Distracted Driving And The Legal Problems It Creates

Posted on 12/29/2015

By now, we all know that texting and driving is a dangerous thing.  In fact, brain scan studies have confirmed what doctors have suspected for years: people are only capable of focusing on one thing at a time.  In other words, people cannot be focused on driving and also be focused on sending a text message or making a call.

We have all heard a horror story of a teen or even a more mature driver texting and causing a fender bender, serious accident, or even a fatal accident.  But texting and driving is just one of many situations that create hazardous distracted driving conditions.  These days, people do all sorts of things while driving that can lead to distraction: talking on the phone, typing addresses into GPS, changing radio stations, reading, listening to headphones, or even just having a conversation with other people in the car.
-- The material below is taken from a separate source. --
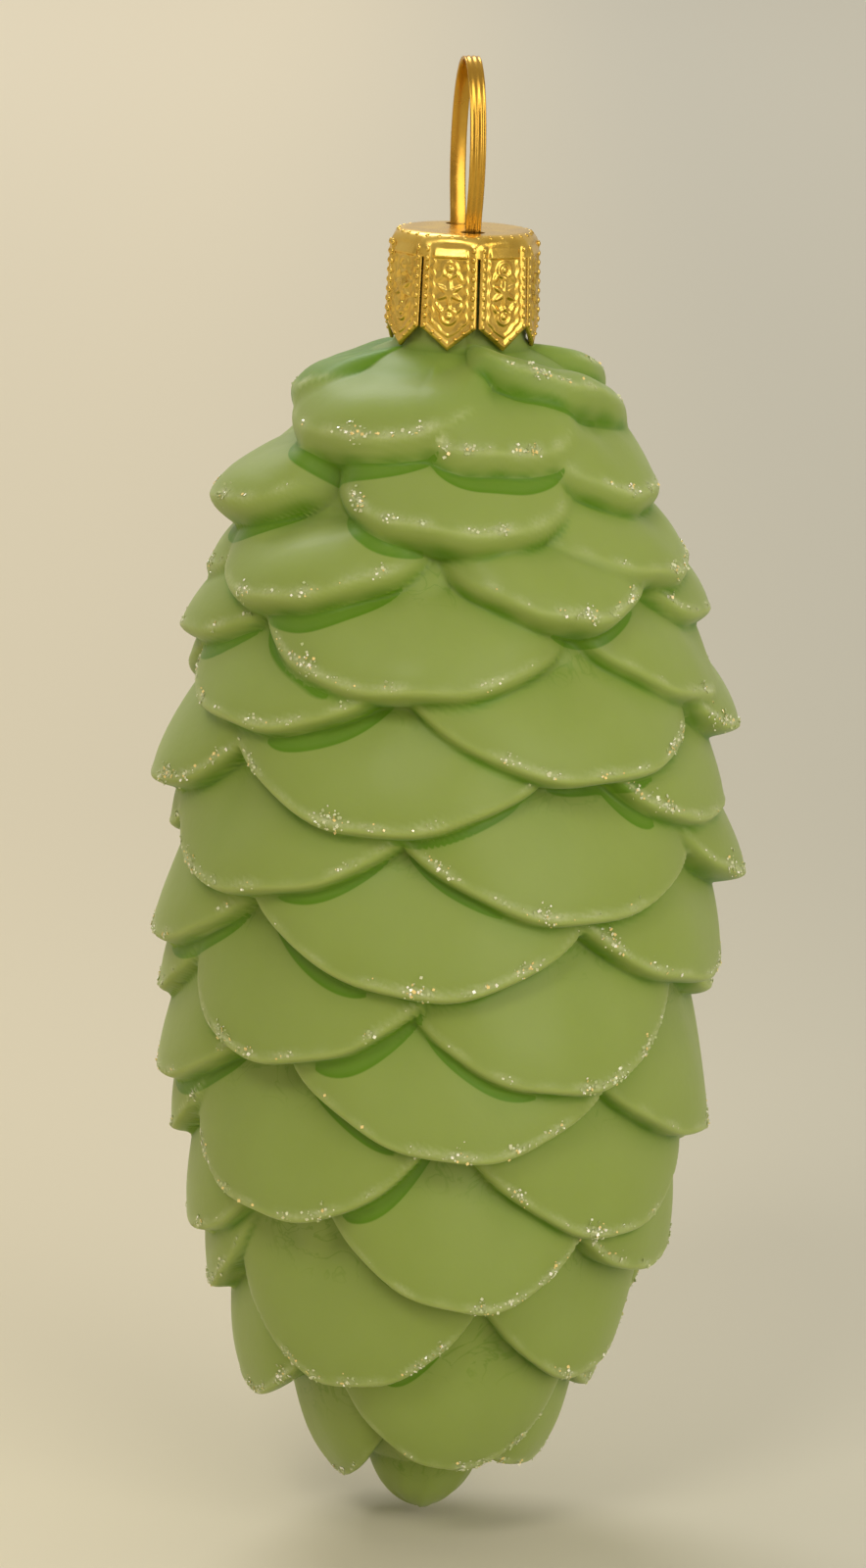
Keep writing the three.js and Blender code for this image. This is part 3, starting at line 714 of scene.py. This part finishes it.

It is no surprise that the National Highway Traffic Safety Administration estimates that 3,000 people die every year due to distracted driving.  With the presence of technology continuing to rise, it will be no surprise if the number of deaths from distracted driving also continues to rise.

Many states have enacted laws that deal with distracted driving.  The laws vary widely from state to state.  In Ohio, there is a statewide ban on text messaging by all drivers.  For driver’s under the age of 18, the use of portable electronic devices is completely prohibited.  In all jurisdictions, cell phone use at the time of a traffic accident is admissible as evidence of negligence, and some jurisdictions have even found that use of a cell phone at the time of a traffic accident in violation of a statute is “negligence per se” such that the driver will be automatically at fault.
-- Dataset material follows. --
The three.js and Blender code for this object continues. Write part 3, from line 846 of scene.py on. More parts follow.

Accessing a driver’s cell phone records can be tricky.  Courts have held that the plaintiff in a car accident case is not authorized to directly subpoena a defendant’s cell phone records.  Rather, the plaintiff must submit a cell phone records release to the defendant which the defendant must sign and then return to the plaintiff, who can then submit the release to the cell phone provider an get the records.  There are often disputes over how broad the release should be.  The defendant often argues that it would be a violation of his or her privacy to execute a broad release, while the plaintiff often argues that he or she is entitled to see exactly what the other driver was seeing on his or her cell phone at the time leading up to the accident.
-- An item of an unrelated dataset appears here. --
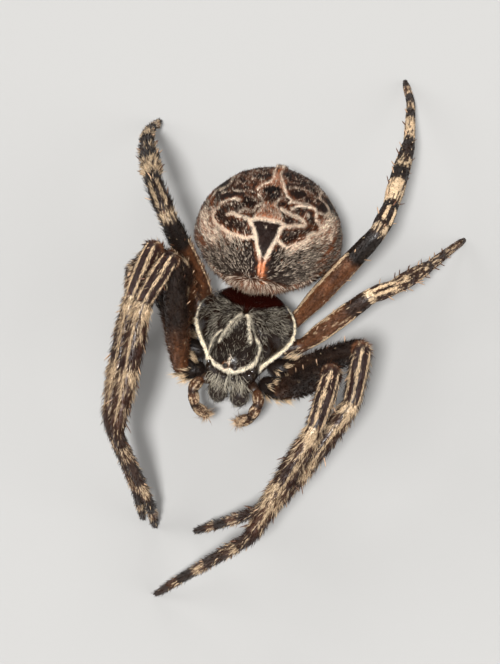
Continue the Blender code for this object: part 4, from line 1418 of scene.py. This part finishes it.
def build_leg(side, pair, seed):
    course = leg_course(side, pair)
    radii = leg_radii(course, pair)
    surface = limb_surface(course, radii)
    name = f"leg_{side}_{pair}"
    nodes = [f"{name}_{part}" for part in LEG_NODES]
    skin = Skin(f"{name}_skin", 40, 300, surface, 0.0, leg_fields(course, side, pair, seed))
    put(skin.piece, LEG_SKIN, "banded_leg", *nodes)
    size = course.total / 20.0
    roots = skin.roots(int(LEG_HAIRS["fur"] * size), "density")
    parts = [spikes(roots, 0.05 + 0.30 * roots["radius"][:, 0], **HAIR["leg fur"])]
    roots = skin.roots(int(LEG_HAIRS["long"] * size), "density")
    parts.append(spikes(roots, 0.12 + 0.50 * roots["radius"][:, 0], **HAIR["leg long"]))
    roots = skin.roots(int(LEG_HAIRS["tuft"] * size), "tuft")
    roots["marks"][:, 0] = np.maximum(roots["marks"][:, 0], 0.7)
    roots["marks"][:, 3] = np.maximum(roots["marks"][:, 3], 0.5)
    parts.append(spikes(roots, 0.14 + 0.50 * roots["radius"][:, 0], **HAIR["leg tuft"]))
    roots = clumps(skin.roots(HIP_CLUMPS, "hip"), HIP_CLUMP, HIP_SPREAD)
    roots["marks"][:] = (1.0, 0.0, 0.0, 0.62)
    parts.append(spikes(roots, **HAIR["hip"]))
    # Pale, bright hairs on the lines. On the front tibiae, the top line is partly a painted highlight.
    roots = skin.roots(int(LEG_HAIRS["line"] * size), "line")
    roots["marks"][:, 0] = np.maximum(roots["marks"][:, 0], 0.92)
    roots["marks"][:, 3] = np.maximum(roots["marks"][:, 3], 0.68)
    parts.append(spikes(roots, **HAIR["leg line"]))
    put(solid_coat(f"{name}_coat", parts), LEG_HAIR, "banded_leg")
    build_spines(name, course, radii)
    return course


def build_spines(name, course, radii):
    """The stout spines of one leg, standing out and leaning towards the foot."""
    stops = leg_stops(course)
    rows = [
        (along_leg(stops, part, share), angle, length)
        for part, share, angles, length in SPINES
        for angle in angles
    ]
    s, angle, length = np.array(rows).T
    middle, forward, top, side = course.at(s)
    turn = np.radians(angle + chance.normal(0, 5, len(s)))[:, None]
    out = top * np.cos(turn) + side * np.sin(turn)
    radius = between(radii, s)
    pale = 0.1 + 0.8 * chance.random(len(s))
    roots = {
        "place": middle + out * radius[:, None],
        "normal": out,
        "lie": forward,
        "map": np.stack([turn[:, 0] / (2 * math.pi) + 0.5, s / course.total], -1),
        "marks": marks_of(pale, 0.6, 0.2, 0.95),
    }
    made = spikes(roots, length * (0.5 + 0.3 * radius / 0.45), **HAIR["spine"])
    put(solid_coat(f"{name}_spines", [made]), SPINE_FINISH, "banded_leg")


# ---------------------------------------------------------------- mouth parts and underside

def small_limb(
    name, controls, radii, material, slot, nodes, fields, sides=24, rings=60, rounding=0.12, plane=None
):
    """The skin of a short limb along a few points, with its radii at shares of its length."""
    course = Course(controls, rounding, plane)
    stops = [(share * course.total, radius) for share, radius in radii]
    skin = Skin(name, sides, rings, limb_surface(course, stops), 0.0, lambda made: fields(made, course))
    put(skin.piece, material, slot, *nodes)
    return skin


def palp_fields(skin, course):
    s = skin.share
    angle = np.degrees(skin.turn)
    streak = blotches(angle / 14 + 9, s * 11, 31) * 0.6 + blotches(angle / 7 + 9, s * 22, 32) * 0.4
    joints = np.exp(-(((s - 0.34) / 0.04) ** 2)) + np.exp(-(((s - 0.6) / 0.04) ** 2))
    pale = ramp(streak, 0.52, 0.62) * 0.8 * ramp(s, 0.05, 0.2) * (1 - joints)
    warm = (0.35 + 0.4 * ramp(blotches(angle / 30 + 3, s * 6, 33), 0.35, 0.6)) * (1 - 0.8 * joints)
    _, forward, _, _ = course.at(s * course.total)
    return {
        "marks": marks_of(pale, warm, 0.2, 0.75 + 0.35 * pale),
        "lie": across(forward, skin.normals),
        "density": np.maximum(ramp(s, 0.05, 0.3), 0.02),
        "tip": np.maximum(ramp(s, 0.62, 0.85), 1e-3),
    }


def jaw_fields(skin, course):
    s = skin.share
    _, forward, _, _ = course.at(s * course.total)
    return {
        "marks": plain_marks(0.0, 0.08, 0.2, 0.7, s),
        "lie": across(forward, skin.normals),
        "density": np.maximum(ramp(s, 0.98, 0.75), 1e-3),
    }


def fang_fields(skin, course):
    s = skin.share
    _, forward, _, _ = course.at(s * course.total)
    return {
        "marks": plain_marks(0.0, 0.2, 0.8, 1.0, s),
        "lie": across(forward, skin.normals),
    }


def build_mouth():
    fang_finish = plain_finish("fang", (0.07, 0.018, 0.010), 0.16, coat=0.6)
    ahead = np.array([0.0, -1.0, 0.0]) @ turned(BODY_TURN)
    out = np.array([1.0, 0.0, 0.0]) @ turned(BODY_TURN)
    for side, sign in (("left", 1), ("right", -1)):
        controls = from_body(np.array(PALP_JOINTS) * (sign, 1, 1))
        controls[-1] += unit(controls[-1] - controls[-2]) * 0.12
        skin = small_limb(
            f"palp_{side}_skin", controls,
            ((0.0, 0.2), (0.2, 0.23), (0.34, 0.19), (0.48, 0.22), (0.6, 0.18), (0.8, 0.23), (1.0, 0.14)),
            LEG_SKIN, "banded_leg", (f"palp_{side}_upper", f"palp_{side}_lower"), palp_fields,
            plane=np.cross(controls[1] - controls[0], controls[3] - controls[1]),
        )
        fur, tip, long = PALP_HAIRS
        parts = [spikes(skin.roots(fur, "density"), **HAIR["palp fur"])]
        roots = skin.roots(tip, "tip")
        roots["marks"][:] = (0.7, 0.7, 0.0, 0.55)
        parts.append(spikes(roots, **HAIR["palp tip"]))
        roots = skin.roots(long, "density")
        roots["marks"][:, 0] = 0.7
        parts.append(spikes(roots, **HAIR["palp long"]))
        put(solid_coat(f"palp_{side}_coat", parts), LEG_HAIR, "banded_leg")

        controls = from_body(np.array(PALP_BASE) * (sign, 1, 1))
        small_limb(
            f"palp_{side}_base", controls, ((0.0, 0.2), (0.5, 0.27), (1.0, 0.2)), LEG_SKIN, "banded_leg", (),
            lambda made, course: soft_fields(made), sides=20, rings=24, plane=(0.0, 0.0, 1.0),
        )

        jaw = f"chelicera_{side}"
        top, bottom = from_body(np.array(CHELICERA) * (sign, 1, 1))
        skin = small_limb(
            f"{jaw}_skin", [top, (top + bottom) / 2 + ahead * 0.06, bottom],
            ((0.0, 0.30), (0.25, 0.37), (0.55, 0.40), (0.85, 0.32), (1.0, 0.22)),
            JAW_SKIN, "dark_shell", (jaw,), jaw_fields, plane=out,
        )
        roots = skin.roots(JAW_HAIRS, "density")
        roots["marks"][:] = (0.22, 0.12, 0.0, 0.36)
        hanging = (roots["place"] - (top + bottom) / 2) * (0.9, 0.4, 0.0) + ahead * 0.8 + (0.0, 0.0, -0.5)
        roots["lie"] = across(hanging, roots["normal"])
        put(solid_coat(f"{jaw}_coat", [spikes(roots, **HAIR["jaw"])]), HEAD_HAIR, "dark_shell")

        fang = f"fang_{side}"
        base, tip = from_body(np.array(FANG) * (sign, 1, 1))
        small_limb(
            f"{fang}_claw", [base, (base + tip) / 2 + ahead * 0.02, tip],
            ((0.0, 0.085), (0.4, 0.07), (1.0, 0.018)),
            fang_finish, "fang", (fang,), fang_fields, sides=16, rings=30, rounding=0.06, plane=ahead,
        )


def soft_fields(skin):
    s = skin.share
    return {
        "marks": marks_of(0.08 * ramp(blotches(skin.turn * 6, s * 12, 41), 0.5, 0.7), 0.2, 0.3, 0.6),
        "lie": across(np.broadcast_to([0.0, 1.0, 0.0], skin.places.shape), skin.normals),
        "density": np.ones_like(s),
    }


def flat_body(front, length, widths, middle, thickness):
    """A low rounded body under the carapace, in its own axes from front to rear."""

    def surface(share, turn):
        along = (1 - np.cos(np.pi * share)) / 2
        round_off = np.sqrt(np.clip(1 - np.abs(2 * along - 1) ** 4, 0, 1))
        width = between(widths, along) * round_off
        height = middle + thickness * round_off * np.sin(turn)
        return from_body(np.stack([width * np.cos(turn), front + length * along, height], -1))

    return surface


def build_underside():
    """The soft walls between carapace and sternum, the sternum, the stalk and the spinnerets."""
    walls = flat_body(-1.75, 4.05, ((0.0, 1.05), (0.45, 1.45), (1.0, 0.95)), -0.36, 0.5)
    put(Skin("body_walls", 48, 40, walls, 0.0, soft_fields).piece, LEG_SKIN, "banded_leg")

    plate = flat_body(-1.27, 3.04, ((0.0, 0.5), (0.35, 0.82), (1.0, 0.28)), -0.95, 0.22)
    skin = Skin("sternum_skin", 48, 40, plate, 0.0, soft_fields)
    put(skin.piece, SHELL, "dark_shell", "sternum")
    roots = skin.roots(STERNUM_HAIRS, "density")
    roots["marks"][:, 0] = 0.3
    put(solid_coat("sternum_coat", [spikes(roots, **HAIR["sternum"])]), HEAD_HAIR, "dark_shell")

    stalk = Course(from_body(STALK), 0.1, plane=(1.0, 0.0, 0.0))
    radii = ((0.0, 0.2), (stalk.total / 2, 0.2), (stalk.total, 0.24))
    skin = Skin("stalk_skin", 24, 24, limb_surface(stalk, radii), 0.0, soft_fields)
    put(skin.piece, LEG_SKIN, "banded_leg")

    low, high = box_mm("spinnerets")
    middle = (low + high) / 2
    parts = []
    for i, (dx, dy, thick) in enumerate(SPINNERETS):
        top = middle + np.array([dx, dy, 0.5])
        tip = np.array([middle[0] + dx * 0.75, middle[1] + dy * 0.7, low[2] + 0.03])
        course = Course([top, (top + tip) / 2, tip], 0.06, plane=(1.0, 0.0, 0.0))
        radii = ((0.0, thick * 0.8), (course.total * 0.5, thick), (course.total, thick * 0.5))
        skin = Skin(f"spinneret_{i + 1}", 20, 20, limb_surface(course, radii), 0.0, soft_fields)
        put(skin.piece, LEG_SKIN, "banded_leg", "spinnerets")
        parts.append(spikes(skin.roots(SPINNERET_HAIRS, "density"), **HAIR["spinneret"]))
    put(solid_coat("spinneret_coat", parts), LEG_HAIR, "banded_leg")


def build_claws(courses):
    """The pair of small curved claws on each foot."""
    finish_of_claws = plain_finish("claw", (0.03, 0.015, 0.010), 0.2, coat=0.3)
    for name, course in courses.items():
        middle, forward, _, side = (value[0] for value in course.at(np.array([course.total])))
        for number, sign in enumerate((1, -1)):
            root = middle + forward * -0.04 + side * 0.045 * sign
            tip = np.array([*(middle + forward * 0.02 + side * 0.09 * sign)[:2], 0.03])
            bend = (root + tip) / 2 + forward * 0.05
            small_limb(
                f"{name}_claw_{number + 1}", [root, bend, tip],
                ((0.0, 0.035), (0.5, 0.03), (1.0, 0.012)),
                finish_of_claws, "fang", (), fang_fields, sides=8, rings=10, rounding=0.02, plane=side * sign,
            )


# ---------------------------------------------------------------- floor, light and camera

def build_studio():
    bm = bmesh.new()
    bmesh.ops.create_grid(bm, x_segments=2, y_segments=2, size=FLOOR_HALF)
    floor = added("floor", mesh_of(bm, "floor"))
    material, tree, shader = new_material("pale floor")
    feed(tree, shader, {"Base Color": (0.42, 0.415, 0.405, 1.0), "Roughness": 0.85})
    floor.data.materials.append(material)

    world = bpy.data.worlds.new("soft room")
    bpy.context.scene.world = world
    world.use_nodes = True
    sky = world.node_tree.nodes["Background"]
    feed(world.node_tree, sky, {"Color": (1.0, 0.98, 0.96, 1.0), "Strength": 0.24})
    for name, azimuth, elevation, strength, spread in LIGHTS:
        light = bpy.data.lights.new(name, "SUN")
        light.energy = strength
        light.angle = math.radians(spread)
        lamp = added(name, light)
        lamp.rotation_euler = from_angles(azimuth, elevation).to_track_quat("Z", "Y").to_euler()


def from_angles(azimuth, elevation):
    """The direction towards a place round the model: azimuth 0 is in front of its head."""
    a, e = math.radians(azimuth), math.radians(elevation)
    return Vector((math.sin(a) * math.cos(e), -math.cos(a) * math.cos(e), math.sin(e)))


def build_camera():
    data = bpy.data.cameras.new("camera")
    data.lens = LENS
    data.clip_start, data.clip_end = 0.002, 10.0
    camera = added("camera", data)
    direction = from_angles(CAMERA_AZIMUTH, CAMERA_ELEVATION)
    camera.location = Vector(CAMERA_TARGET) * MM + direction * CAMERA_DISTANCE * MM
    camera.rotation_euler = direction.to_track_quat("Z", "Y").to_euler()
    bpy.context.scene.camera = camera
    bpy.context.scene.view_settings.view_transform = "Standard"


build_camera()
build_studio()
build_abdomen()
build_carapace()
build_eyes()
leg_courses = {}
for side_name in ("left", "right"):
    for pair_number in LEG_THICKNESS:
        start_seed = 100 + 10 * pair_number + (5 if side_name == "left" else 0)
        leg_courses[f"leg_{side_name}_{pair_number}"] = build_leg(side_name, pair_number, start_seed)
build_mouth()
build_underside()
build_claws(leg_courses)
There is no doubt that plaintiffs will remain aggressive when it comes to accessing cell phone records.  This is because proving that the defendant driver was distracted at the time of the accident can be a critical link in proving the plaintiff’s case, especially when there is a disputed liability situation.

Here at the Charles E. Boyk Law Offices, LLC, one of our top priorities for our Ohio lawyers in every suspected distracted driving case is to access the wireless records of the defendant driver.  These records often reveal texts and phone calls taking place seconds before the accident, and such records are obviously effective in proving that the defendant was liable for the accident.